What does it take to define the quality of in-flight WiFi service? How about 340 pages of documentation and more than 500 metrics? That’s what the Seamless Air Alliance offer for airlines and suppliers alike in its new Inflight Connectivity (IFC) Analysis Toolkit.
The toolkit offers benefits to airlines whether seeking new suppliers or validating the performance of their existing in-flight WiFi systems, according to Seamless Air Alliance CEO Jack Mandala. “Airlines looking for a new connectivity system can use the IFC Analysis Toolkit as a basis for building RFP criteria and comparing suppliers during the process. Airlines with existing providers, can use the toolkit to better understand the experience that passengers are having with their inflight connectivity system by ensuring they are tracking the right metrics. In both scenarios the winner is the airline passenger.”

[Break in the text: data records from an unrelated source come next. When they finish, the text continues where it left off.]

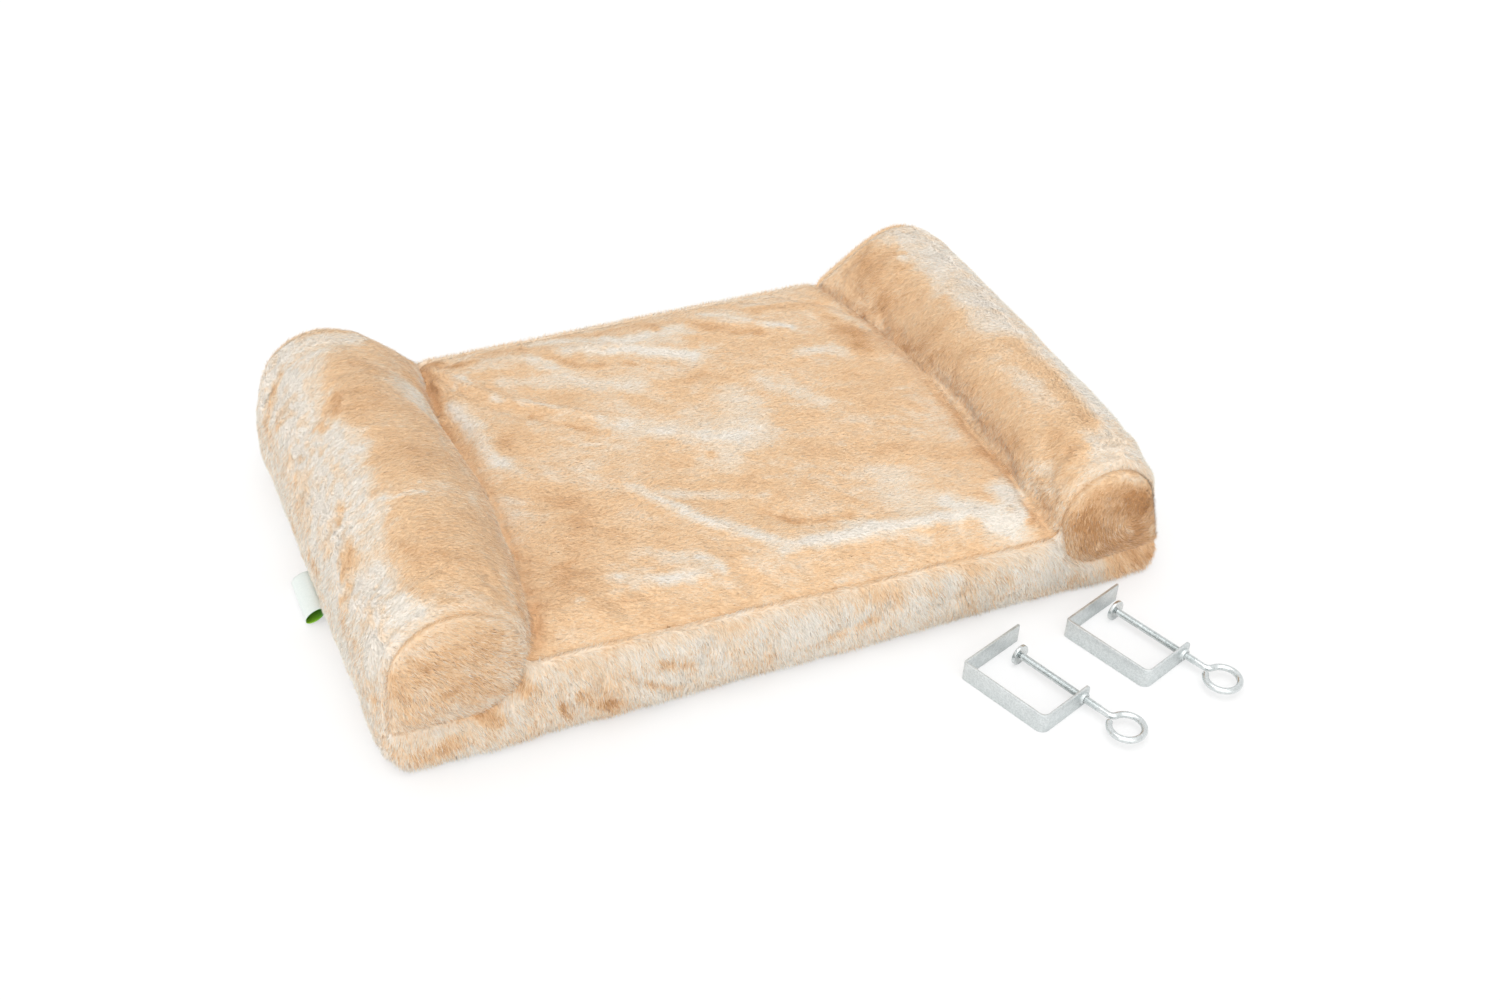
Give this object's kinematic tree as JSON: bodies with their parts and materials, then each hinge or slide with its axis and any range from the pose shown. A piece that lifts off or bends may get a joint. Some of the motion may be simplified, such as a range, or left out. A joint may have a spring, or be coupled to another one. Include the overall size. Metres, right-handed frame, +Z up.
{
  "type": "window bed",
  "caption": "Plush bed for a cat with a raised roll at each end, a board inside, and screw clamps that fix it to a window sill.",
  "frame": {"origin": "middle of the bed's flat underside, at the height of what it rests on", "axes": "+X along the bed to its right end, -Y to its front, +Z up"},
  "size_m": [0.5628, 0.499, 0.1186],
  "materials": {
    "plush": "matte",
    "lining": "matte",
    "board": "matte",
    "foam": "matte",
    "ribbon": "satin",
    "zip_tape": "matte",
    "zip_chain": "satin",
    "zip_metal": "satin",
    "zinc": "satin"
  },
  "bodies": {
    "bed": {"left_roll_cover": "plush", "right_roll_cover": "plush", "seat_cover": "plush", "front_band": "plush", "rear_band": "plush", "front_left_cap": "plush", "front_right_cap": "plush", "rear_left_cap": "plush", "rear_right_cap": "plush", "bottom_panel": "lining", "base_board": "board", "seat_foam": "foam", "left_roll_foam": "foam", "right_roll_foam": "foam", "label": "ribbon", "zip_tape": "zip_tape", "zip_chain": "zip_chain", "zip_left_stop": "zip_metal", "zip_right_stop": "zip_metal"},
    "zip_slider_body": {"zip_slider": "zip_metal"},
    "zip_pull_body": {"zip_pull": "zip_metal"},
    "clamp_1_frame_body": {"clamp_1_frame": "zinc"},
    "clamp_1_disc_body": {"clamp_1_disc": "zinc"},
    "clamp_1_screw_body": {"clamp_1_screw": "zinc"},
    "clamp_2_frame_body": {"clamp_2_frame": "zinc"},
    "clamp_2_disc_body": {"clamp_2_disc": "zinc"},
    "clamp_2_screw_body": {"clamp_2_screw": "zinc"}
  },
  "joints": [
    {"name": "zip_slide", "type": "slide", "parent": "bed", "child": "zip_slider_body", "axis": [1, 0, 0], "range_m": [-0.313, 0]},
    {"name": "zip_pull_flip", "type": "hinge", "parent": "zip_slider_body", "child": "zip_pull_body", "pos_m": [0.158, 0.1812, 0.022], "axis": [0, 0, 1], "range_deg": [0, 180]},
    {"name": "clamp_1_lift", "type": "slide", "parent": "bed", "child": "clamp_1_frame_body", "axis": [0, 0, 1], "range_m": [0, 0.25]},
    {"name": "clamp_1_screw_advance", "type": "slide", "parent": "clamp_1_frame_body", "child": "clamp_1_disc_body", "axis": [-0.342, 0.9397, 0], "range_m": [-0.0456, 0.012]},
    {"name": "clamp_1_screw_turn", "type": "hinge", "parent": "clamp_1_disc_body", "child": "clamp_1_screw_body", "pos_m": [0.13258, -0.21912, 0.00725], "axis": [-0.342, 0.9397, 0], "range_deg": [-20521, 5401]},
    {"name": "clamp_2_lift", "type": "slide", "parent": "bed", "child": "clamp_2_frame_body", "axis": [0, 0, 1], "range_m": [0, 0.25]},
    {"name": "clamp_2_screw_advance", "type": "slide", "parent": "clamp_2_frame_body", "child": "clamp_2_disc_body", "axis": [-0.342, 0.9397, 0], "range_m": [-0.0488, 0.0088]},
    {"name": "clamp_2_screw_turn", "type": "hinge", "parent": "clamp_2_disc_body", "child": "clamp_2_screw_body", "pos_m": [0.21488, -0.20483, 0.00725], "axis": [-0.342, 0.9397, 0], "range_deg": [-21961, 3961]}
  ],
  "couplings": [
    {"joint": "clamp_1_screw_turn", "follows": "clamp_1_screw_advance", "rad_per_m": 7854},
    {"joint": "clamp_2_screw_turn", "follows": "clamp_2_screw_advance", "rad_per_m": 7854}
  ]
}
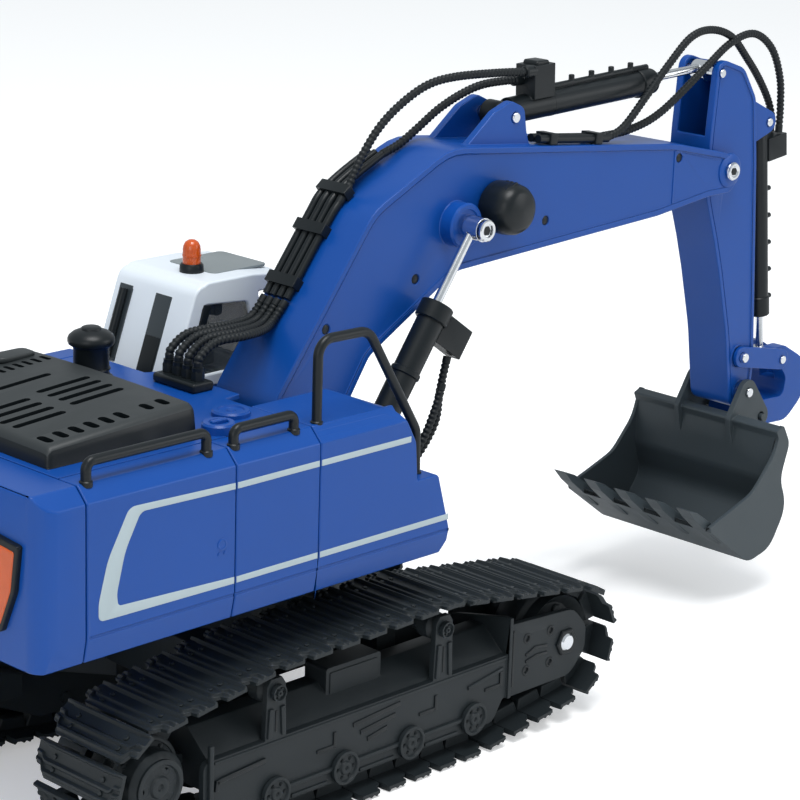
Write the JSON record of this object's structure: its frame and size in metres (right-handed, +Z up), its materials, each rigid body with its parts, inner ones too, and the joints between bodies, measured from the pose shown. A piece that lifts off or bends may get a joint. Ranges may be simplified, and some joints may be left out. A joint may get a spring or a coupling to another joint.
{
  "type": "toy excavator",
  "caption": "Tracked toy excavator with a turning house, cab, boom, stick and bucket moved by linked hydraulic cylinders.",
  "frame": {"origin": "on the ground, in the middle of the whole object at rest. The slew axis is 106 mm behind it.", "axes": "+X forwards, from the counterweight to the bucket; +Y to the cab side; +Z up, parallel to the slew axis"},
  "size_m": [0.568, 0.184, 0.288],
  "materials": {
    "frame_black": "black moulded plastic, slightly textured",
    "track_black": "dark track plastic",
    "roller_grey": "dark grey moulded plastic",
    "house_blue": "blue moulded plastic",
    "boom_blue": "blue paint, smooth",
    "hood_grey": "dark grey moulded plastic",
    "trim_black": "black moulded plastic",
    "cab_white": "off-white moulded plastic",
    "cab_glass": "tinted clear plastic",
    "seat_black": "dark plastic",
    "beacon_orange": "translucent orange plastic",
    "lamp_orange": "translucent orange plastic",
    "rod_chrome": "polished rod",
    "bucket_grey": "dark grey paint",
    "hose_black": "black ribbed hose",
    "battery_grey": "plastic case",
    "board_green": "circuit board",
    "motor_steel": "steel can"
  },
  "bodies": {
    "undercarriage": {"center_frame": "frame_black", "side_frame_right": "frame_black", "side_frame_left": "frame_black", "track_chain_right": "track_black", "track_chain_left": "track_black", "track_motors": "roller_grey", "slew_ring": "roller_grey"},
    "house": {"house_floor": "house_blue", "counterweight": "house_blue", "side_doors": "house_blue", "deck": "house_blue", "front_module": "house_blue", "cab_base": "house_blue", "hood": "hood_grey", "air_stack": "trim_black", "handrails": "trim_black", "fuel_cap": "house_blue", "hose_manifold": "trim_black", "tail_lights": "lamp_orange", "cab_shell": "cab_white", "cab_glass": "cab_glass", "cab_interior": "seat_black", "beacon": "beacon_orange", "cab_bar": "trim_black", "battery_pack": "battery_grey", "control_board": "board_green", "slew_motor": "motor_steel", "swing_hoses": "hose_black", "cylinder_hoses": "hose_black"},
    "sprocket_right": {"sprocket_right": "roller_grey"},
    "idler_right": {"idler_right": "roller_grey"},
    "roller_right_1": {"roller_right_1": "roller_grey"},
    "roller_right_2": {"roller_right_2": "roller_grey"},
    "roller_right_3": {"roller_right_3": "roller_grey"},
    "roller_right_4": {"roller_right_4": "roller_grey"},
    "carrier_right_1": {"carrier_right_1": "roller_grey"},
    "carrier_right_2": {"carrier_right_2": "roller_grey"},
    "sprocket_left": {"sprocket_left": "roller_grey"},
    "idler_left": {"idler_left": "roller_grey"},
    "roller_left_1": {"roller_left_1": "roller_grey"},
    "roller_left_2": {"roller_left_2": "roller_grey"},
    "roller_left_3": {"roller_left_3": "roller_grey"},
    "roller_left_4": {"roller_left_4": "roller_grey"},
    "carrier_left_1": {"carrier_left_1": "roller_grey"},
    "carrier_left_2": {"carrier_left_2": "roller_grey"},
    "boom": {"boom": "boom_blue", "boom_pipes": "hose_black", "boom_hoses": "hose_black", "work_lamps": "trim_black", "stick_hoses": "hose_black"},
    "boom_barrels": {"boom_barrels": "trim_black"},
    "boom_rods": {"boom_rods": "rod_chrome"},
    "stick": {"stick": "boom_blue"},
    "stick_barrel": {"stick_barrel": "trim_black"},
    "stick_rod": {"stick_rod": "rod_chrome"},
    "bucket": {"bucket": "bucket_grey"},
    "rocker": {"rocker": "boom_blue"},
    "c_link": {"c_link": "boom_blue"},
    "bucket_barrel": {"bucket_barrel": "trim_black"},
    "bucket_rod": {"bucket_rod": "rod_chrome"}
  },
  "joints": [
    {"name": "slew", "type": "hinge", "parent": "undercarriage", "child": "house", "pos_m": [-0.106, 0, 0.09], "axis": [0, 0, 1], "continuous": true},
    {"name": "drive_right", "type": "hinge", "parent": "undercarriage", "child": "sprocket_right", "pos_m": [-0.2245, -0.067, 0.0365], "axis": [0, 1, 0], "continuous": true},
    {"name": "idler_spin_right", "type": "hinge", "parent": "undercarriage", "child": "idler_right", "pos_m": [0.0125, -0.067, 0.0365], "axis": [0, 1, 0], "continuous": true},
    {"name": "roller_right_1_spin", "type": "hinge", "parent": "undercarriage", "child": "roller_right_1", "pos_m": [-0.1645, -0.067, 0.0163], "axis": [0, 1, 0], "continuous": true},
    {"name": "roller_right_2_spin", "type": "hinge", "parent": "undercarriage", "child": "roller_right_2", "pos_m": [-0.1255, -0.067, 0.0163], "axis": [0, 1, 0], "continuous": true},
    {"name": "roller_right_3_spin", "type": "hinge", "parent": "undercarriage", "child": "roller_right_3", "pos_m": [-0.0865, -0.067, 0.0163], "axis": [0, 1, 0], "continuous": true},
    {"name": "roller_right_4_spin", "type": "hinge", "parent": "undercarriage", "child": "roller_right_4", "pos_m": [-0.0475, -0.067, 0.0163], "axis": [0, 1, 0], "continuous": true},
    {"name": "carrier_right_1_spin", "type": "hinge", "parent": "undercarriage", "child": "carrier_right_1", "pos_m": [-0.067, -0.067, 0.0625], "axis": [0, 1, 0], "continuous": true},
    {"name": "carrier_right_2_spin", "type": "hinge", "parent": "undercarriage", "child": "carrier_right_2", "pos_m": [-0.164, -0.067, 0.06], "axis": [0, 1, 0], "continuous": true},
    {"name": "drive_left", "type": "hinge", "parent": "undercarriage", "child": "sprocket_left", "pos_m": [-0.2245, 0.067, 0.0365], "axis": [0, 1, 0], "continuous": true},
    {"name": "idler_spin_left", "type": "hinge", "parent": "undercarriage", "child": "idler_left", "pos_m": [0.0125, 0.067, 0.0365], "axis": [0, 1, 0], "continuous": true},
    {"name": "roller_left_1_spin", "type": "hinge", "parent": "undercarriage", "child": "roller_left_1", "pos_m": [-0.1645, 0.067, 0.0163], "axis": [0, 1, 0], "continuous": true},
    {"name": "roller_left_2_spin", "type": "hinge", "parent": "undercarriage", "child": "roller_left_2", "pos_m": [-0.1255, 0.067, 0.0163], "axis": [0, 1, 0], "continuous": true},
    {"name": "roller_left_3_spin", "type": "hinge", "parent": "undercarriage", "child": "roller_left_3", "pos_m": [-0.0865, 0.067, 0.0163], "axis": [0, 1, 0], "continuous": true},
    {"name": "roller_left_4_spin", "type": "hinge", "parent": "undercarriage", "child": "roller_left_4", "pos_m": [-0.0475, 0.067, 0.0163], "axis": [0, 1, 0], "continuous": true},
    {"name": "carrier_left_1_spin", "type": "hinge", "parent": "undercarriage", "child": "carrier_left_1", "pos_m": [-0.067, 0.067, 0.0625], "axis": [0, 1, 0], "continuous": true},
    {"name": "carrier_left_2_spin", "type": "hinge", "parent": "undercarriage", "child": "carrier_left_2", "pos_m": [-0.164, 0.067, 0.06], "axis": [0, 1, 0], "continuous": true},
    {"name": "boom_lift", "type": "hinge", "parent": "house", "child": "boom", "pos_m": [-0.094, 0, 0.13], "axis": [0, -1, 0], "range_deg": [-25, 20], "deforming": ["swing_hoses", "cylinder_hoses"]},
    {"name": "boom_barrel_swing", "type": "hinge", "parent": "house", "child": "boom_barrels", "pos_m": [-0.074, 0, 0.108], "axis": [0, -1, 0], "range_deg": [-26, 21]},
    {"name": "boom_rod_swing", "type": "hinge", "parent": "boom", "child": "boom_rods", "pos_m": [0.003, 0, 0.217], "axis": [0, -1, 0], "range_deg": [-4, 4]},
    {"name": "stick_swing", "type": "hinge", "parent": "boom", "child": "stick", "pos_m": [0.2, 0, 0.217], "axis": [0, -1, 0], "range_deg": [-42, 14], "deforming": ["stick_hoses"]},
    {"name": "stick_barrel_swing", "type": "hinge", "parent": "boom", "child": "stick_barrel", "pos_m": [0.046, 0, 0.259], "axis": [0, -1, 0], "range_deg": [-4, 4]},
    {"name": "stick_rod_swing", "type": "hinge", "parent": "stick", "child": "stick_rod", "pos_m": [0.196, 0, 0.265], "axis": [0, -1, 0], "range_deg": [-15, 41]},
    {"name": "bucket_curl", "type": "hinge", "parent": "stick", "child": "bucket", "pos_m": [0.228, 0, 0.098], "axis": [0, -1, 0], "range_deg": [-70, 20]},
    {"name": "rocker_swing", "type": "hinge", "parent": "stick", "child": "rocker", "pos_m": [0.225, 0, 0.1165], "axis": [0, -1, 0], "range_deg": [-38, 12]},
    {"name": "link_swing", "type": "hinge", "parent": "rocker", "child": "c_link", "pos_m": [0.259, 0, 0.1095], "axis": [0, -1, 0], "range_deg": [-4, 4]},
    {"name": "bucket_barrel_swing", "type": "hinge", "parent": "stick", "child": "bucket_barrel", "pos_m": [0.244, 0, 0.235], "axis": [0, -1, 0], "range_deg": [-6, 4]},
    {"name": "bucket_rod_swing", "type": "hinge", "parent": "rocker", "child": "bucket_rod", "pos_m": [0.259, 0, 0.1095], "axis": [0, -1, 0], "range_deg": [-11, 33]}
  ],
  "couplings": [
    {"joint": "idler_spin_right", "follows": "drive_right", "ratio": 1.141},
    {"joint": "roller_right_1_spin", "follows": "drive_right", "ratio": 2.8325},
    {"joint": "roller_right_2_spin", "follows": "drive_right", "ratio": 2.8325},
    {"joint": "roller_right_3_spin", "follows": "drive_right", "ratio": 2.8325},
    {"joint": "roller_right_4_spin", "follows": "drive_right", "ratio": 2.8325},
    {"joint": "carrier_right_1_spin", "follows": "drive_right", "ratio": 3.7767},
    {"joint": "carrier_right_2_spin", "follows": "drive_right", "ratio": 3.7767},
    {"joint": "idler_spin_left", "follows": "drive_left", "ratio": 1.141},
    {"joint": "roller_left_1_spin", "follows": "drive_left", "ratio": 2.8325},
    {"joint": "roller_left_2_spin", "follows": "drive_left", "ratio": 2.8325},
    {"joint": "roller_left_3_spin", "follows": "drive_left", "ratio": 2.8325},
    {"joint": "roller_left_4_spin", "follows": "drive_left", "ratio": 2.8325},
    {"joint": "carrier_left_1_spin", "follows": "drive_left", "ratio": 3.7767},
    {"joint": "carrier_left_2_spin", "follows": "drive_left", "ratio": 3.7767},
    {"joint": "boom_barrel_swing", "follows": "boom_lift", "ratio": 0.945},
    {"joint": "boom_rod_swing", "follows": "boom_lift", "ratio": -0.055},
    {"joint": "stick_barrel_swing", "follows": "stick_swing", "ratio": 0.055},
    {"joint": "stick_rod_swing", "follows": "stick_swing", "ratio": -0.945},
    {"joint": "rocker_swing", "follows": "bucket_curl", "ratio": 0.518},
    {"joint": "link_swing", "follows": "bucket_curl", "ratio": -0.026},
    {"joint": "bucket_barrel_swing", "follows": "bucket_curl", "ratio": 0.066},
    {"joint": "bucket_rod_swing", "follows": "bucket_curl", "ratio": -0.452}
  ]
}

The Seamless Air Alliance spent several years with its member organizations – including both airlines and service providers – developing the guide. The group hopes that it can ease efforts to ensure fair comparisons of service an a market where SLAs and guarantees historically ranged broadly.
Rather than measuring ping times or theoretical burst speeds for any one user on the plane at a time, the framework allows discrete measurements in multiple areas, including:
- Capture portal and authentication
- Web browsing
- Streaming media
- Backhaul networks
- Onboard monitoring agents
The toolkit is free for all members of the Seamless Air Alliance, and membership for airlines is also free. That’s a very compelling price point for airlines. And while the 340 pages and 500 metrics is a lot to consider, the framework can deliver value even if only parts are included in an airline RFP.
More broadly, the standard helps the Seamless Air Alliance better cement its foothold as an independent organization helping to define how in-flight internet systems are designed, installed, managed, and priced. The group has also been working on hardware specifications and interoperability standards, for example, allowing individual components in the on-board environment to be more easily swapped out. The group believes such standards will, over time, lower the cost of components because airlines can more easily bid out individual parts of the ecosystem to multiple suppliers.
That could work, however it also requires the specifications being seen as reasonable. One hardware manufacturer recently suggested that the Alliance-supported standards also mean significant additional cost to support edge cases, where far more simple platforms would be sufficient for most use cases and much less expensive.
Ultimately, suppliers (even members of the group) are unlikely to shift their designs too much until pressured to by customers. But once a couple major airlines press for compliance, assume that most providers will play along pretty quickly.